MLIR Sparsifier - MPACT Research Group

Sandbox for playing with Sparse JAX and the sparse compiler on CPU.

See colab. Currently, it is only available to googlers.

In particular, this runs the colab [jaxpruner] Sparse Model ViT, written by Utku Evci.

Setup

import functools
import jax

# This is required to get Sparse JAX (experimental for now).
from jax.experimental import sparse

import jax.numpy as jnp
import os

from colabtools import adhoc_import



CITC_CLIENT = "" 

CITC_USER = "" 

CL_NUMBER = "HEAD"

# Use XLA-NEXT for fast sparse ops
# --xla_cpu_use_xla_runtime enables XLA-NEXT which has fast sparse ops
# --xla_cpu_enable_mlir_tiling_and_fusion=false needed to workaround a few bugs.
#   Eventually, it should be removed
os.environ['XLA_FLAGS'] = '--xla_cpu_use_xla_runtime --xla_cpu_enable_mlir_tiling_and_fusion=false'

Importing modules from P4 HEAD.

JAXPRUNER Imports

import tensorflow as tf

import flax
import time

import matplotlib.pyplot as plt
import pandas as pd

JAXPRUNER: TF version =  2.15.0

JAXPRUNER Helper Methods

PRUNE_THRESHOLD = 0.06

def initialize_model(model, placeholder_input, rngs):
  """Initialization function to be jitted."""
  init_model_state, init_params = model.flax_model.init(
      rngs, placeholder_input, train=False, debug=False
  ).pop('params')
  return init_params, init_model_state

def filtered_bcoo_simple(key, param):
  if key[-1] == 'kernel' and 4 > param.ndim > 1:
    # Aart made this pruning up, this has no ML semantics AFAIK.
    # param = jnp.where(abs(param) < PRUNE_THRESHOLD, jnp.zeros(param.shape), param)
    return sparse.BCOO.fromdense(param)
  else:
    return param

def total(val):
  return functools.reduce((lambda x, y: x * y), val)

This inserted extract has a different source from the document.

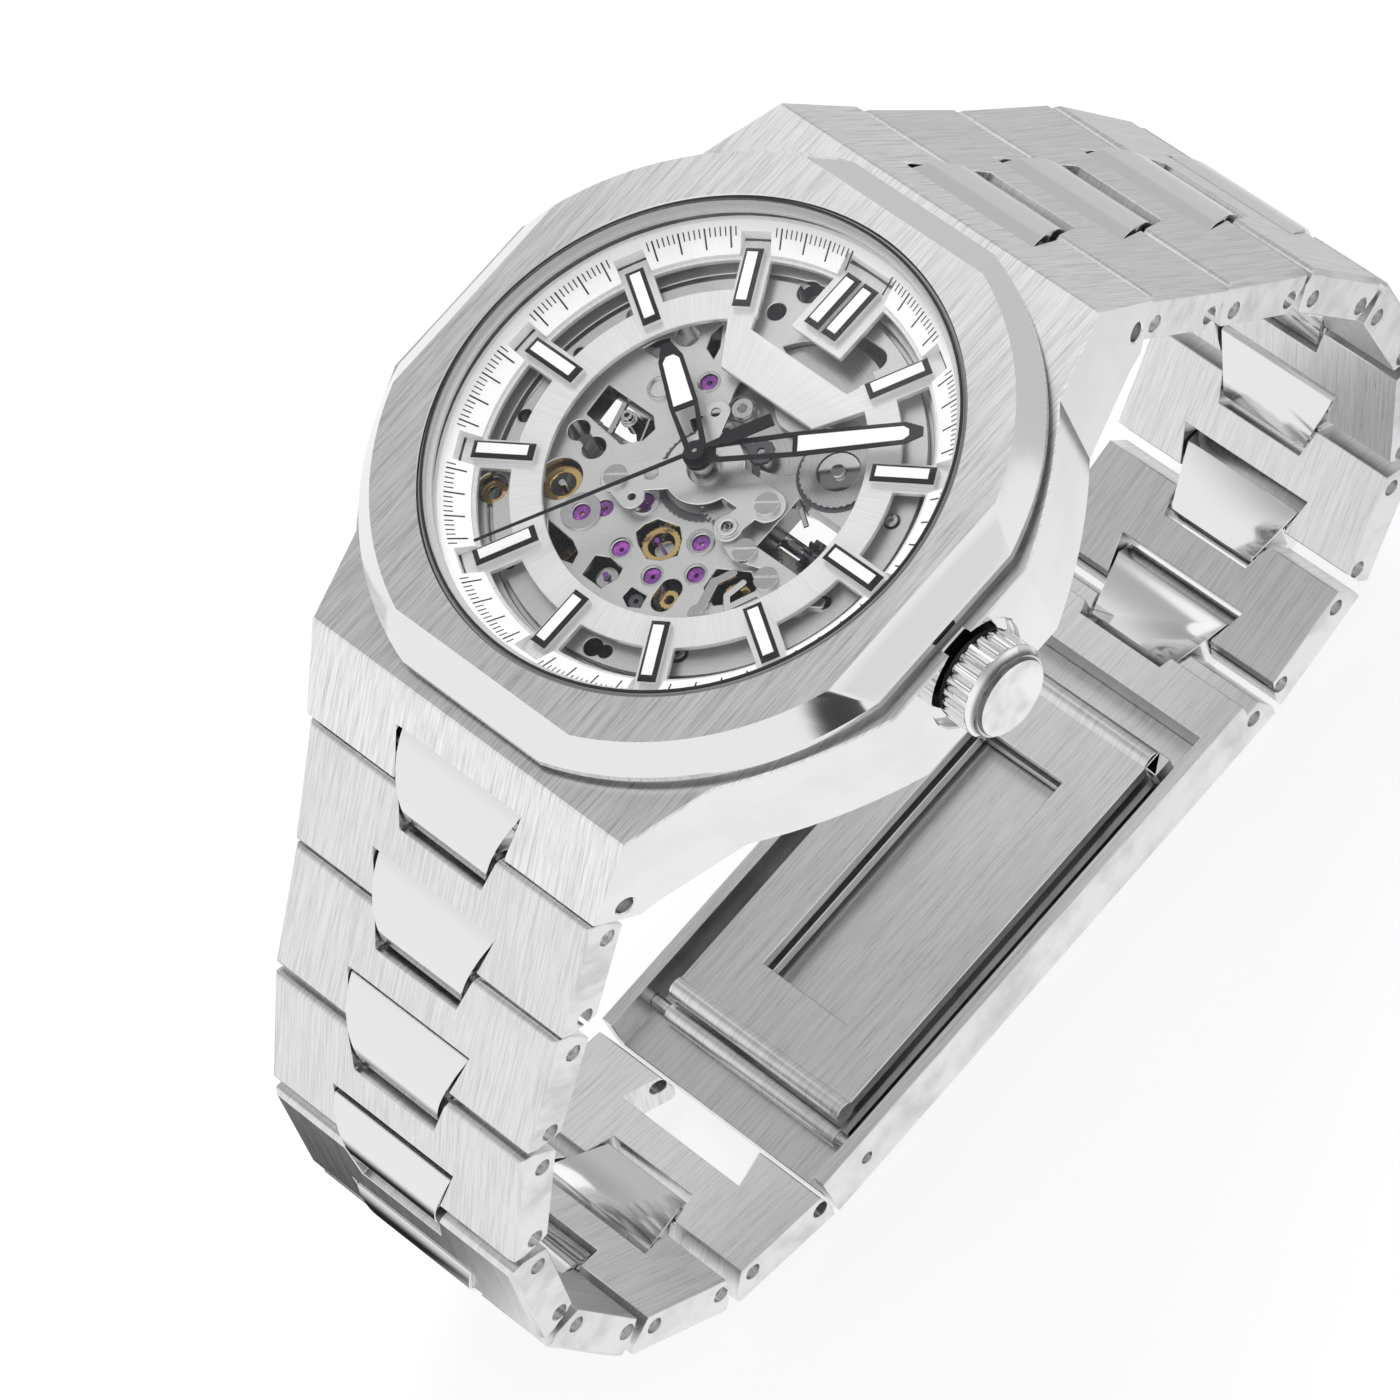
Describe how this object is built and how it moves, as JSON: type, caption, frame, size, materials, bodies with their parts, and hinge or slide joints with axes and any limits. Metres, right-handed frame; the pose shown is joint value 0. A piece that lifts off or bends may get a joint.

JAXPRUNER Model Initialization

config = imagenet_vit_config.get_config()

dataset_meta_data = {
        'input_dtype': jax.numpy.float32,
        'input_shape': (-1, 224, 224, 3),
        'num_classes': 1000,
        'num_eval_examples': 50000,
        'num_train_examples': 1281167,
        'target_is_onehot': False,
}

model_cls = models.get_model_cls(config.model_name)
model = model_cls(config, dataset_meta_data)
rng, init_rng = jax.random.split(jax.random.PRNGKey(8))

# Initialize model.
rng, init_rng = jax.random.split(rng)
placeholder_input = jnp.ones((1, 224, 224, 3))

init_params, init_model_state = initialize_model(
    model, placeholder_input, {'params': init_rng}
)
initial_train_state = train_utils.TrainState(
    global_step=0, params=init_params, model_state=init_model_state, rng=rng
)

# Uses hardcoded cns for testing.
init_checkpoint_path = (
    '/cns/vz-d/home/brain-sparsity/evcu/sparsevit-checkpoints/sparse_b16_80/'
)

restored_train_state = pretrain_utils.restore_pretrained_checkpoint(
        init_checkpoint_path, initial_train_state, assert_exist=True
)

res_dict = {}
for k, p in flax.traverse_util.flatten_dict(restored_train_state.params).items():
  res_dict[k] = filtered_bcoo_simple(k, p)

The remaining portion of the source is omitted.